Subsection (d) of Section 523 requires the court, in certain circumstances, to award costs and reasonable attorney's fees to the debtor if the debtor prevails in a dischargeability complaint involving a consumer debt. 11 U.S.C. § 523(d). The award of costs and fees is required when the court finds "that the position of the creditor was not substantially justified," and that special circumstances do not make an award of costs and fees unjust. Id.
Although some courts have held that the debtor must request the award of costs and attorney's fees in the answer to the complaint, e.g., In re Finnie, 21 B.R. 368, 371 (Bkrtcy.D.Mass. 1982), other courts have held that the debtor need not plead a request for attorney's fees. E.g., In re Sidore, 41 B.R. 206, 209 (Bkrtcy.W.D.N.Y. 1984). This court believes the latter position is correct. There is no provision in the Code or in the Bankruptcy Rules which requires the debtor to plead a request for costs and attorney's fees. Nor is there good reason to hold that such pleading is required. "Since § 523(d) clearly states that the debtor is entitled to costs and reasonable attorney's fees, the creditor is on notice that loss of his claim could result in his being assessed those fees and costs." Id.

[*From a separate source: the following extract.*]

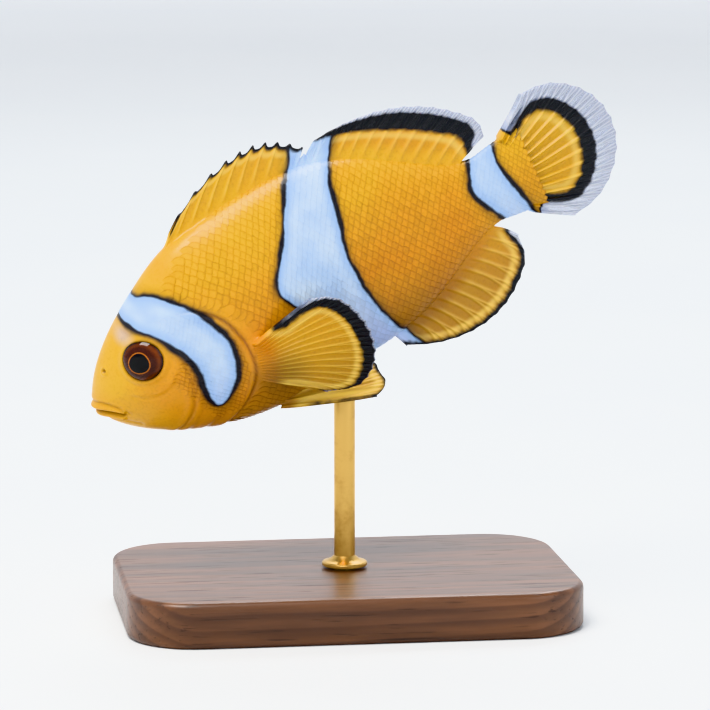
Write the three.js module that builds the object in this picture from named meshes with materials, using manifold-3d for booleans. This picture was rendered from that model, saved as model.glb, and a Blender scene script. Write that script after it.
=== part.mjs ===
// A still, life-size clown anemonefish, nose down and banked a little, held over a plain display stand.
// Millimetres, +Z up. The fish faces -Y with its left flank towards +X, and the origin is the centre
// of the stand base's underside. The fish is first laid out straight: "along" runs back from the
// snout, "left" and "up" are measured from its middle line. fishPoint() then curves and tilts it.
import * as THREE from 'three';
import Module from 'manifold-3d';
import { mergeVertices } from 'three/addons/utils/BufferGeometryUtils.js';

// ---- The fish as a whole ---------------------------------------------------------------------
const STANDARD_LENGTH = 63;   // snout to the root of the tail fin
const GAP = 0.3;              // the thin cut left between neighbouring pieces
const NOSE_DOWN = 26;         // degrees
const BANK = 12;              // degrees that the back leans over towards the left flank

// The swimming curve as [place, degrees] pairs, eased from one to the next: how far the spine heads
// to the left of straight back, and how far it climbs.
const WAG = [[8, 13], [26, -11], [43, 5], [60, -5]];
const BOW = [[10, 7], [32, 0]];
const SPINE_STEP = 0.5;

// ---- Half profiles of the body: back, belly and flank --------------------------------------------
// full: the greatest distance from the middle line, reached at peak. blunt and round shape the
// snout, stalk is the distance at the thinnest place, and hold keeps the body full behind its peak.
const BACK = { full: 15.2, peak: 30.5, blunt: 2, round: 0.72, stalk: 5.1, hold: 1.65 };
const BELLY = { full: 13.4, peak: 28.5, blunt: 2, round: 0.63, stalk: 4.9, hold: 1.85 };
const FLANK = { full: 6.4, peak: 19, blunt: 2.2, round: 0.55, stalk: 1.7, hold: 1.15 };
const STALK_AT = 59.5;        // the thinnest place of the tail stalk
const TAIL_FLARE = 0.16;      // how fast the stalk deepens again towards the tail fin
const NAPE = { along: 19, rise: 0.8, spread: 5.5 };  // the arch of the back behind the head
const BACK_KEEL = 1.06;       // powers of the section: above 1 is keeled, below 1 is full
const BELLY_KEEL = 0.9;
const MIDDLE_SHARE = 0.15;    // height of the widest line, as a share of back minus belly
const LEAST_RADIUS = 0.05;

// ---- Where the body is parted ----------------------------------------------------------------------
const GILL_CUT = { along: 21, bend: 0.024 };  // the cut runs forward above and below mid height
const STALK_CUT = 57.4;
const MOUTH = { tipUp: -0.3, dip: 0.4, cornerAlong: 4.1, cornerUp: -2.1 };
const JAW = { hingeAlong: 8, hingeUp: -7.2, back: 8.6 };
const GILL_COVER = { along: 16.3, up: -1.9, halfLength: 3.9, halfHeight: 6.3, thickness: 1.2 };
const CLEAR = { ahead: -6, behind: 85, side: 16, height: 24 };  // blocks that cut reach this far

// ---- Eyes ----------------------------------------------------------------------------------------
const EYE = { along: 10.1, up: 4.1, radius: 2.85, halfThickness: 1.6, proud: 0.75 };

// ---- Fins. Rays fan out from a root line, in degrees from straight back ----------------------------
// A ray's length at share u of the fan is least + swell * sin(pi * (start + run * u)). rounded is how
// much shorter the first and the last ray are, and corner is the share of the fan that this reaches.
const FIN = { webHalf: 0.26, webShare: 0.72, tipHalf: 0.33, taper: 0.7, rootSink: 1.2, corner: 0.17 };
const SPINY_DORSAL = {
  rays: 10, from: 17.5, to: 37.6, leanFrom: 50, leanTo: 60, sweep: -8, notch: 0.1,
  least: 3.6, swell: 5.2, start: 0.2, run: 0.78, rootHalf: 0.55, rounded: [0, 0],
};
const SOFT_DORSAL = {
  rays: 14, from: 38.4, to: 56.8, leanFrom: 58, leanTo: 36, sweep: -12, notch: 0.015,
  least: 4.4, swell: 4.9, start: 0.02, run: 0.76, rootHalf: 0.6, rounded: [0, 0.24],
};
const ANAL = {
  rays: 13, from: 39.8, to: 56.8, leanFrom: 52, leanTo: 32, sweep: -12, notch: 0.015,
  least: 3.6, swell: 6.1, start: 0.02, run: 0.78, rootHalf: 0.6, rounded: [0.1, 0.24],
};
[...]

The court has no problem finding that Thorp Credit's position in this proceeding was not substantially justified. It is obvious from the wording of subparagraph (C) that the provision only applies to a narrow set of circumstances. Nevertheless, Thorp Credit proceeded with its complaint, totally ignoring the limiting language in the provision and the purpose for which the provision was enacted. Section 523(d) is in the Code to discourage precisely the kind of action that was taken by Thorp Credit.
The court finds no special circumstances in this case that would make an award of costs and fees unjust. Therefore, Thorp Credit will have judgment for costs and reasonable attorney fees rendered against it.
An appropriate order will be entered.